Do you have examples of this? I'm seeing more like 1-2 MB, and most of that is the runtime, which will be cached. This is very comparable to any other framework.

> Blazor uses 45x the memory compared to vanilla JS and up to 3000x the KBs.

Which doesn't matter unless it actually affects outcomes.



> I don't use Blazor, but your point is still about solving a "problem" that might not exist.

So you think a priori it's fine to shove MBs of code to a mobile user?

And, if you get into that situation with Blazor, what's the plan for solving the problem? Other than moving features to JS.

> Do you have examples of this?

I don't have any links at hand but the JS benchmarks I linked uses 4MB of uncompressed code (12MB with the AOT version) just for displaying a table and changing the data.
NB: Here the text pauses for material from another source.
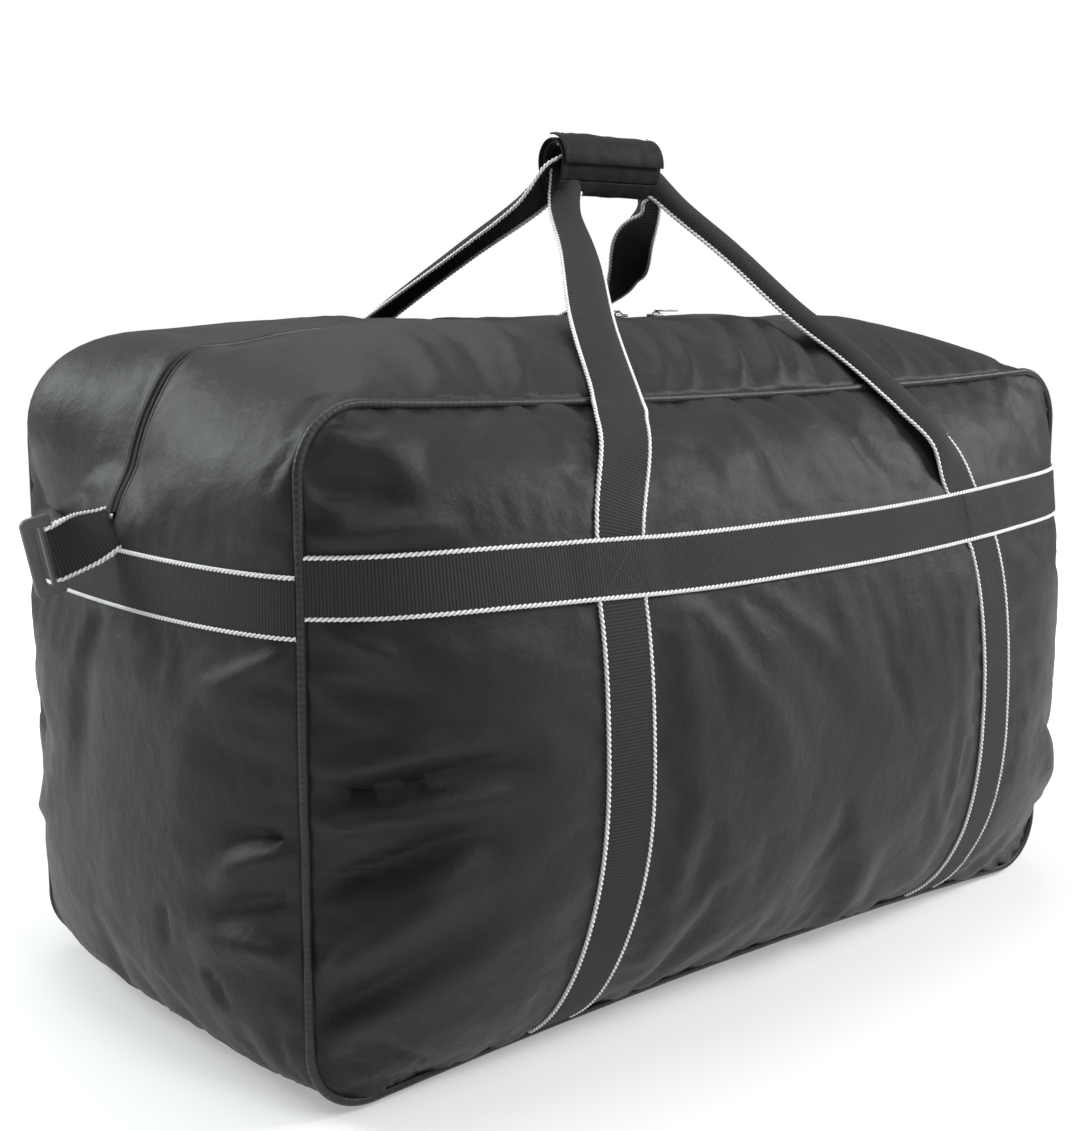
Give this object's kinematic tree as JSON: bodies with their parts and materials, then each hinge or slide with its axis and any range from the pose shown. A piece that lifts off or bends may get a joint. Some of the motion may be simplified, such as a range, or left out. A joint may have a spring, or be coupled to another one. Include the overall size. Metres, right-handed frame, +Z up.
{
  "type": "hockey equipment bag",
  "caption": "Large zipped fabric duffel bag with piped seams, webbing straps, two carry handles joined by a wrapped grip, and a strap ring at each end.",
  "frame": {"origin": "centre of the resting face of the base, on the floor", "axes": "+X along the bag to its right end, -Y the front, +Z up"},
  "size_m": [1.1434, 0.6668, 0.7656],
  "materials": {
    "polyester": "woven, slight sheen",
    "piping": "woven over cord",
    "webbing": "ribbed woven webbing",
    "seam_tape": "matt woven tape",
    "grip_foam": "foam-backed lining",
    "hook_and_loop": "napped",
    "zipper_coil": "matt nylon",
    "zipper_metal": "satin nickel paint",
    "ring_plastic": "satin moulded",
    "webbing_edge": "white woven edge of the webbing"
  },
  "bodies": {
    "bag": {"back_left_handle_leg": "webbing", "back_left_riser": "webbing", "back_panel": "polyester", "back_piping": "piping", "back_right_handle_leg": "webbing", "back_right_riser": "webbing", "back_seam_binding": "seam_tape", "back_waist_strap": "webbing", "base_panel": "polyester", "front_left_handle_leg": "webbing", "front_left_riser": "webbing", "front_panel": "polyester", "front_piping": "piping", "front_right_handle_leg": "webbing", "front_right_riser": "webbing", "front_seam_binding": "seam_tape", "front_waist_strap": "webbing", "left_end_panel": "polyester", "left_end_strap": "webbing", "left_ring_loop": "webbing", "right_end_panel": "polyester", "right_end_strap": "webbing", "right_ring_loop": "webbing", "top_gusset_back": "polyester", "top_gusset_front": "polyester", "zipper_coil_back": "zipper_coil", "zipper_coil_front": "zipper_coil", "zipper_stop_left": "zipper_metal", "zipper_stop_right": "zipper_metal", "zipper_tape_back": "seam_tape", "zipper_tape_front": "seam_tape"},
    "zipper_slider_left": {"zipper_slider_left": "zipper_metal"},
    "zipper_slider_right": {"zipper_slider_right": "zipper_metal"},
    "zipper_pull_left": {"zipper_pull_left": "zipper_metal"},
    "zipper_pull_right": {"zipper_pull_right": "zipper_metal"},
    "left_ring": {"left_strap_ring": "ring_plastic"},
    "right_ring": {"right_strap_ring": "ring_plastic"},
    "grip": {"grip_wrap": "polyester", "grip_pad": "grip_foam", "grip_hook_tape": "hook_and_loop", "front_handle_span": "webbing", "back_handle_span": "webbing"},
    "grip_flap": {"grip_flap": "polyester", "grip_loop_tape": "hook_and_loop"}
  },
  "joints": [
    {"name": "zipper_slide_left", "type": "slide", "parent": "bag", "child": "zipper_slider_left", "axis": [1, 0, 0], "range_m": [-0.262, 0]},
    {"name": "zipper_slide_right", "type": "slide", "parent": "bag", "child": "zipper_slider_right", "axis": [1, 0, 0], "range_m": [0, 0.106]},
    {"name": "pull_flip_left", "type": "hinge", "parent": "zipper_slider_left", "child": "zipper_pull_left", "pos_m": [0.052, 0, 0.6026], "axis": [0, 1, 0], "range_deg": [0, 165]},
    {"name": "pull_flip_right", "type": "hinge", "parent": "zipper_slider_right", "child": "zipper_pull_right", "pos_m": [0.104, 0, 0.6026], "axis": [0, 1, 0], "range_deg": [-165, 0]},
    {"name": "ring_swing_left", "type": "hinge", "parent": "bag", "child": "left_ring", "pos_m": [-0.5445, 0, 0.4185], "axis": [-0.2079, 0, 0.9781], "range_deg": [-75, 75]},
    {"name": "ring_swing_right", "type": "hinge", "parent": "bag", "child": "right_ring", "pos_m": [0.5445, 0, 0.4185], "axis": [0.2079, 0, 0.9781], "range_deg": [-75, 75]},
    {"name": "grip_drop", "type": "slide", "parent": "bag", "child": "grip", "axis": [0, 0, 1], "range_m": [-0.09, 0], "deforming": ["front_left_handle_leg", "front_right_handle_leg", "back_left_handle_leg", "back_right_handle_leg"]},
    {"name": "flap_open", "type": "hinge", "parent": "grip", "child": "grip_flap", "pos_m": [0.005, -0.0315, 0.7647], "axis": [1, 0, 0], "range_deg": [-125, 0]}
  ]
}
Here's a demo that's sending like 2MB of Blazor code for a button that updates some text:

https://blazor-demo.github.io/Counter

Here's someone using dotnet 9 reporting a 17MB download and 67MB with AOT:

https://www.reddit.com/r/Blazor/comments/1kse00c/blazor_wasm...


> So you think a priori it's fine to shove MBs of code to a mobile user?

I think we have to consider whether or not that matters.

> Here's a demo that's sending like 2MB of Blazor code for a button that updates some text:

Okay, but then what is the size increase if you have a full app? Is it 2MB per button (obviously not).

My point is you are so focused on things that may or may not matter. So saying its useless for most usecases is a terrible position.